Once cool, break up the bread pieces a bit with your hands. Reserve a couple tablespoons of the corn kernels, a tomato wedge, and a piece of cucumber, trimmed of its seed pocket. Chop these ingredients and set aside to be added to the soup later on. Combine all the other ingredients including the soaked bread mixture and all its corn water in a food processor or blender and pulse several times until smooth as can be. Transfer mixture to a fine-mesh sieve or food mill with a large bowl beneath it. Make sure the sieve or strainer you’re using has fine mesh — not a colander with large holes. Press the mixture through with a spatula until almost all has passed through. Discard any very chunky or stubborn pieces that won’t go through and scrape the bottom of the mill or sieve with a spatula to make sure everything that has passed through goes into the bowl. Cover and chill the mixture for at least 8 hours, or overnight. Taste for seasoning, adding more salt, vinegar or olive oil if desired.
(for 1 1/2 quarts, or 6-8 servings)
4 ripe tomatoes (from a bag of 7 for $4): $2.29
1 cucumber (from a bag of 6 for $2): $0.34
1 ear corn: $0.50
1/4 onion: $0.25
1 garlic clove: $0.10
piece of stale bread: $0.30
2 tablespoons vinegar: $0.30
2 tablespoons good olive oil: $0.40
salt, pepper, optional cayenne: $0.10
Three brownie points: This is like a vegetable smoothie, but so much more inviting (and savory). As such, it’s mostly fresh vegetables, with a little corn and bread for carbohydrates. Vinegar adds brightness as well as digestive benefits, and the tomatoes provide lots of natural sweetness and Vitamin C. It’s easy to add too much salt to this recipe so try to go light on it until you taste the soup the next day, once the flavors have built.

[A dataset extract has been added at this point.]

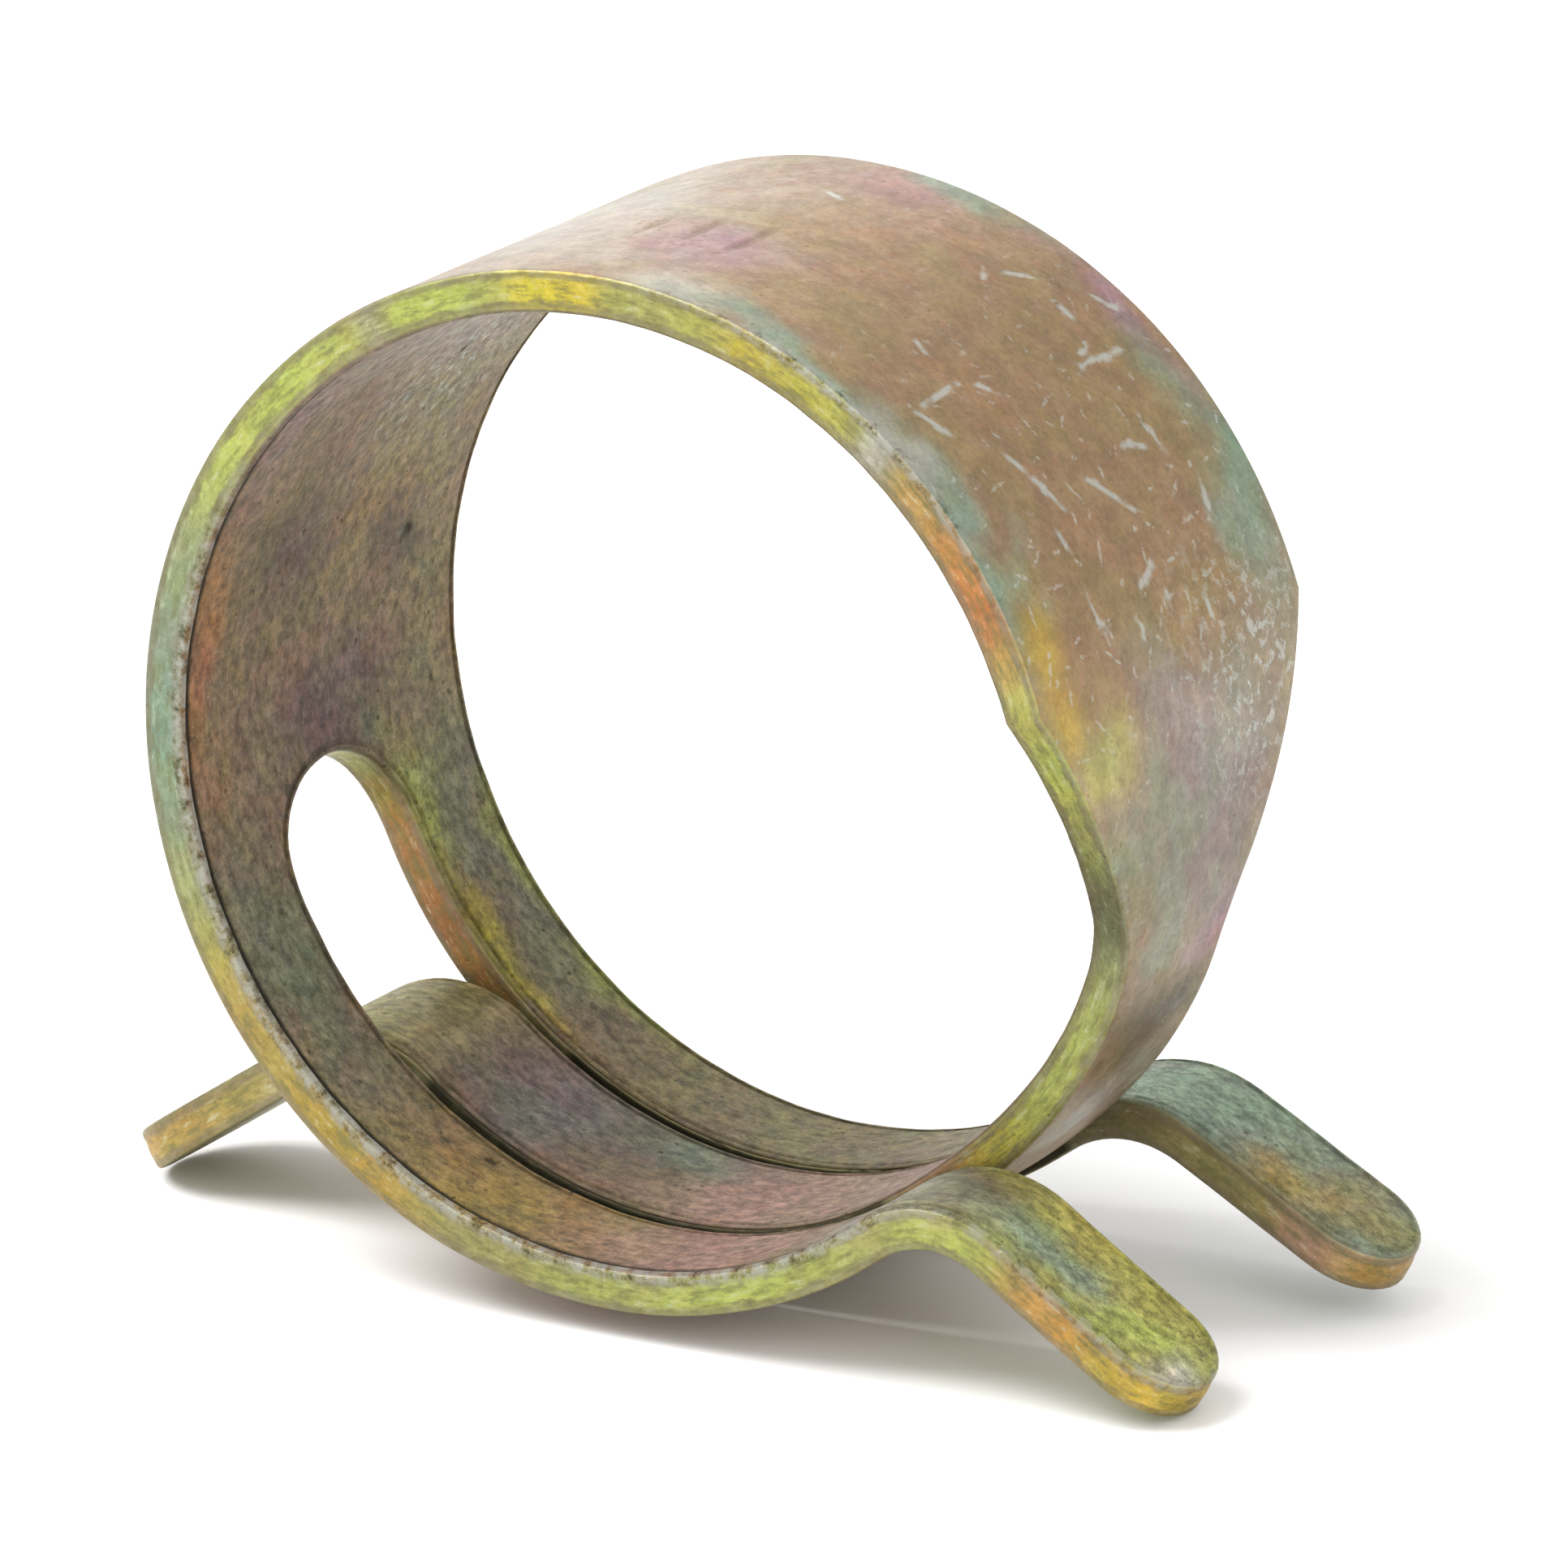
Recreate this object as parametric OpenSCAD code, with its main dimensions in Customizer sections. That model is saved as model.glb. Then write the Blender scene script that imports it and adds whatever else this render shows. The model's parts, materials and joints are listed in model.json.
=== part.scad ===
// Self-tightening hose clamp, bent from one flat strip of spring steel.
// One end of the strip is slotted into two legs, the other narrows to a tongue that
// passes between them. All three ends are bent outwards as ears, and squeezing the
// ears together opens the ring. The ring's axis is Y, and its centre is the origin.
// Angles are measured about the axis: 0 is the right-hand side (+X), 90 the top (+Z).
// The strip is drawn as rigid zones that meet at straight bending lines.

/* [Strip] */
// Inside diameter of the relaxed ring
bore_d = 23; // [20:0.5:26]
// Width of the strip, along the ring's axis
strip_w = 12; // [11:0.5:14]
// Thickness of the strip
strip_t = 1.05; // [0.8:0.05:1.3]

/* [Slot and tongue] */
// Width of the slot between the two legs
slot_w = 5.15; // [4.5:0.05:5.5]
// Clearance between the tongue and each leg
tongue_gap = 0.25; // [0.2:0.05:0.4]
// Angle of the slot's closed round end
slot_end_a = 190.9; // [188:0.1:193]
// Angle of the corners where the full width starts to narrow
shoulder_a = 16.4; // [14:0.1:18]
// Angle where the taper's sides reach the tongue's width
tongue_a = -14.6; // [-18:0.1:-12]
// Fillet radius between the taper and the tongue
taper_fillet_r = 4; // [2:0.5:5]

/* [Ears] */
// Inside radius of the front ear's and the tongue ear's bend
bend_r = 2.2; // [1.6:0.1:2.6]
// Inside radius of the rear ear's bend
rear_bend_r = 2.7; // [1.6:0.1:2.8]
// Angle where the front leg bends outwards
front_root_a = 306.3; // [304:0.1:308]
// Angle where the rear leg bends outwards
rear_root_a = 306.7; // [304:0.1:310]
// Angle where the tongue bends outwards
tongue_root_a = -129.3; // [-132:0.1:-127]
// How far the front leg turns at its bend
front_turn_a = 70; // [60:1:85]
// How far the rear leg turns at its bend
rear_turn_a = 66.3; // [60:0.1:85]
// How far the tongue turns at its bend
tongue_turn_a = 72.3; // [60:0.1:85]
// Straight length of a fork ear, from its bend to its round tip
fork_ear_l = 3.9; // [3:0.1:6]
// Straight length of the tongue ear, from its bend to its round tip
tongue_ear_l = 4.4; // [3:0.1:6]

/* [Bending zones] */
// Angle between neighbouring bending lines
zone_a = 34; // [33.5:0.1:34.5]

/* [Hidden] */
$fn = 96;

bore_r = bore_d / 2;
outer_r = bore_r + strip_t;
half_w = strip_w / 2;
slot_r = slot_w / 2;
tongue_r = slot_r - tongue_gap;
// Centre of the slot's round end
slot_centre_a = slot_end_a + asin(slot_r / outer_r);
// The crown lies across the top, with six bending lines down each side of it
top_a = 90;
// Overshoot of a cutter past the faces that it cuts
over = 1;
// Straight steps that make up the taper's fillet
fillet_steps = 8;

zinc_yellow = "#9a8f45";
zinc_tan = "#a98b6a";
zinc_green = "#8c9478";

// Bending line n: 1 to 6 run down the left side, -1 to -6 down the right side
function line_a(n) = top_a + (n > 0 ? n - 0.5 : n + 0.5) * zone_a;

// Turns the X axis to point outwards at an angle about the Y axis
module at_angle(a) {
    rotate([0, -a, 0]) children();
}

// A stretch of curved strip about the Y axis, from angle a0 to a1 and from y0 to y1
module curved_strip(inside_r, a0, a1, y0, y1) {
    rotate([90, 0, 0]) rotate([0, 0, a0])
        rotate_extrude(angle = a1 - a0)
            translate([inside_r, -y1]) square([strip_t, y1 - y0]);
}

// A stretch of the full-width ring
module band(a0, a1) {
    curved_strip(bore_r, a0, a1, -half_w, half_w);
}

// A stretch of the front leg
module front_leg(a0, a1) {
    curved_strip(bore_r, a0, a1, -half_w, -slot_r);
}

// A stretch of the rear leg
module rear_leg(a0, a1) {
    curved_strip(bore_r, a0, a1, slot_r, half_w);
}

// A stretch of the tongue
module tongue(a0, a1) {
    curved_strip(bore_r, a0, a1, -tongue_r, tongue_r);
}

// An ear that carries the strip on from root_a, bending it outwards by turn_a
module ear(root_a, turn_a, inside_r, straight_l, y0, y1) {
    at_angle(root_a) translate([outer_r + inside_r, 0, 0]) {
        curved_strip(inside_r, 180 - turn_a, 180, y0, y1);
        at_angle(180 - turn_a) translate([inside_r, y0, -straight_l]) {
            cube([strip_t, y1 - y0, straight_l]);
            translate([0, (y1 - y0) / 2, 0]) rotate([0, 90, 0])
                cylinder(h = strip_t, r = (y1 - y0) / 2);
        }
    }
}

// The taper's outline, with Y across and Z along the strip
module taper_outline() {
    top = outer_r * sin(shoulder_a);
    bottom = outer_r * sin(tongue_a);
    slope_a = atan((half_w - tongue_r) / (top - bottom));
    fillet_x = tongue_r + taper_fillet_r;
    fillet_y = bottom - taper_fillet_r * tan(slope_a / 2);
    fillet = [
        for (n = [fillet_steps : -1 : 0])
            let (a = slope_a * n / fillet_steps)
            [fillet_x - taper_fillet_r * cos(a), fillet_y + taper_fillet_r * sin(a)]
    ];
    side = concat(
        [[half_w + over, outer_r], [half_w + over, top + over / tan(slope_a)]],
        fillet,
        [[tongue_r, -outer_r]]
    );
    other_side = [for (n = [len(side) - 1 : -1 : 0]) [-side[n].x, side[n].y]];
    polygon(concat(side, other_side));
}

// Stretch of the ring on the right, trimmed to the taper's outline
module tapered_band(a0, a1) {
    intersection() {
        band(a0, a1);
        rotate([90, 0, 90]) linear_extrude(outer_r + over) taper_outline();
    }
}

module crown_band() {
    color(zinc_tan) band(line_a(-1), line_a(1));
}

module left_upper_band() {
    color(zinc_tan) band(line_a(1), line_a(2));
}

module left_side_band() {
    color(zinc_yellow) band(line_a(2), line_a(3));
}

module slot_root() {
    color(zinc_yellow) difference() {
        band(line_a(3), line_a(4));
        at_angle(slot_centre_a) translate([bore_r - over, 0, 0]) rotate([0, 90, 0])
            cylinder(h = strip_t + 2 * over, r = slot_r);
        curved_slot(slot_centre_a, line_a(4) + over);
    }
}

// The parallel stretch of the slot, as a cutter
module curved_slot(a0, a1) {
    rotate([90, 0, 0]) rotate([0, 0, a0])
        rotate_extrude(angle = a1 - a0)
            translate([bore_r - over, -slot_r]) square([strip_t + 2 * over, slot_w]);
}

module front_leg_upper() {
    color(zinc_yellow) front_leg(line_a(4), line_a(5));
}

module front_leg_middle() {
    color(zinc_yellow) front_leg(line_a(5), line_a(6));
}

module front_leg_lower() {
    color(zinc_yellow) front_leg(line_a(6), front_root_a);
}

module front_ear() {
    color(zinc_yellow) ear(front_root_a, front_turn_a, bend_r, fork_ear_l, -half_w, -slot_r);
}

module rear_leg_upper() {
    color(zinc_green) rear_leg(line_a(4), line_a(5));
}

module rear_leg_middle() {
    color(zinc_green) rear_leg(line_a(5), line_a(6));
}

module rear_leg_lower() {
    color(zinc_green) rear_leg(line_a(6), rear_root_a);
}

module rear_ear() {
    color(zinc_green) ear(rear_root_a, rear_turn_a, rear_bend_r, fork_ear_l, slot_r, half_w);
}

module right_upper_band() {
    color(zinc_tan) band(line_a(-2), line_a(-1));
}

module right_side_band() {
    color(zinc_tan) tapered_band(line_a(-3), line_a(-2));
}

module taper() {
    color(zinc_green) tapered_band(line_a(-4), line_a(-3));
}

module tongue_upper() {
    color(zinc_green) tongue(line_a(-5), line_a(-4));
}

module tongue_middle() {
    color(zinc_green) tongue(line_a(-6), line_a(-5));
}

module tongue_lower() {
    color(zinc_tan) tongue(tongue_root_a, line_a(-6));
}

module tongue_ear() {
    color(zinc_tan) mirror([0, 0, 1])
        ear(-tongue_root_a, tongue_turn_a, bend_r, tongue_ear_l, -tongue_r, tongue_r);
}

crown_band();
left_upper_band();
left_side_band();
slot_root();
front_leg_upper();
front_leg_middle();
front_leg_lower();
front_ear();
rear_leg_upper();
rear_leg_middle();
rear_leg_lower();
rear_ear();
right_upper_band();
right_side_band();
taper();
tongue_upper();
tongue_middle();
tongue_lower();
tongue_ear();
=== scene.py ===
"""A self-tightening hose clamp of yellow-plated spring steel, seen in soft studio light.

The clamp is one strip. It is drawn flat, as a blank in millimetres, and then bent: u runs along
the strip from the crown, positive towards the fork's ears and negative towards the tongue's ear,
y runs across it, and h is the height above its middle surface, positive on the outside.
"""

import json
import math

import bmesh
import bpy
import numpy as np
from mathutils import Euler, Matrix, Vector, noise
from mathutils.geometry import delaunay_2d_cdt


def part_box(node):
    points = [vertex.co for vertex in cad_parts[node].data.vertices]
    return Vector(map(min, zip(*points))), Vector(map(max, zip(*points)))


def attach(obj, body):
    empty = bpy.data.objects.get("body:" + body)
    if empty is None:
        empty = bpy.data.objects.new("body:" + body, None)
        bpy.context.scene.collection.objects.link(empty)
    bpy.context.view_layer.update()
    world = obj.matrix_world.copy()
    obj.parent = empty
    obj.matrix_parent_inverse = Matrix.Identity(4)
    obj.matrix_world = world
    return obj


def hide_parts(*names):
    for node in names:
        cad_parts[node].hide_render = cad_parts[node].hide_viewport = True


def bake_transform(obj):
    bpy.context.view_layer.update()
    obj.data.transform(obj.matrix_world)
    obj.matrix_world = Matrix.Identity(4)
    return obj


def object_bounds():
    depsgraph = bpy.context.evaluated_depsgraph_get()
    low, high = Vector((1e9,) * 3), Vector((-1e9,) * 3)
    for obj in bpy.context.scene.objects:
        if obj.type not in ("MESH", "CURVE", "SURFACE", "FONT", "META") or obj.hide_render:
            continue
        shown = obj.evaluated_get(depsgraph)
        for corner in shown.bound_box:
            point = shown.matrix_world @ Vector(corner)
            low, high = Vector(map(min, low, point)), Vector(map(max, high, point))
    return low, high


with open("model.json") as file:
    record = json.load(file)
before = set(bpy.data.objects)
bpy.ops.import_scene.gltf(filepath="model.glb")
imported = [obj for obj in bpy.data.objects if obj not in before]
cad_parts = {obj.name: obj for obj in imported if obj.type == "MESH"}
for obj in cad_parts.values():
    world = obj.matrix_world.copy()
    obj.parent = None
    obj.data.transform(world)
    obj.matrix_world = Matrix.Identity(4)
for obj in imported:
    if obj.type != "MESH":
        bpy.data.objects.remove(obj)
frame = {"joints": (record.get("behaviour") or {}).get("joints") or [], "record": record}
cad_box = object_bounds()

MM = 0.001
TOP = 90.0

# Sizes that the frame gives, in millimetres
bore = frame["record"]["mounts"][0]["dims"]
BORE_R = bore["r_mm"]
HALF_W = bore["length_mm"] / 2
OUTER_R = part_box("crown_band")[1].z / MM
STRIP_T = OUTER_R - BORE_R
MID_R = BORE_R + STRIP_T / 2
SLOT_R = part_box("rear_leg_middle")[0].y / MM
TONGUE_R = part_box("tongue_middle")[1].y / MM
FLOOR_Z = cad_box[0].z

# Places round the ring, in degrees from the right-hand side over the top, as in the design
SLOT_END_A = 190.9
SHOULDER_A = 16.4
TONGUE_A = -14.6
TAPER_FILLET_R = 4.0


def along(angle):
    """How far along the strip an angle on the ring is, from the crown."""
    return math.radians(angle - TOP) * MID_R


class Ear:
    """A limb's end: where it leaves the ring, how it bends outwards, and its straight length."""

    def __init__(self, root, turn, inside_r, straight, y0, y1):
        self.root = math.radians(root)
        self.side = 1 if root > TOP else -1
        self.turn = math.radians(turn)
        self.inside_r = inside_r
        self.mid_r = inside_r + STRIP_T / 2
        self.root_u = along(root)
        self.tip_r = (y1 - y0) / 2
        self.tip_y = (y0 + y1) / 2
        self.tip_u = self.root_u + self.side * (self.turn * self.mid_r + straight)


FRONT = Ear(306.3, 70, 2.2, 3.9, -HALF_W, -SLOT_R)
REAR = Ear(306.7, 66.3, 2.7, 3.9, SLOT_R, HALF_W)
TONGUE = Ear(-129.3, 72.3, 2.2, 4.4, -TONGUE_R, TONGUE_R)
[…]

Nine maple leaves: A great use of fresh, seasonal vegetables, and leftover odds and ends (also locally produced). This is a great way to use up leftover bread rather than tossing it out, and my bread was stale as a rock, just waiting for some purpose. The corn cobs also get a second life in making a stock, although they still become organic waste afterward. The only non-fresh, seasonal ingredients here were salt, pepper, olive oil and vinegar.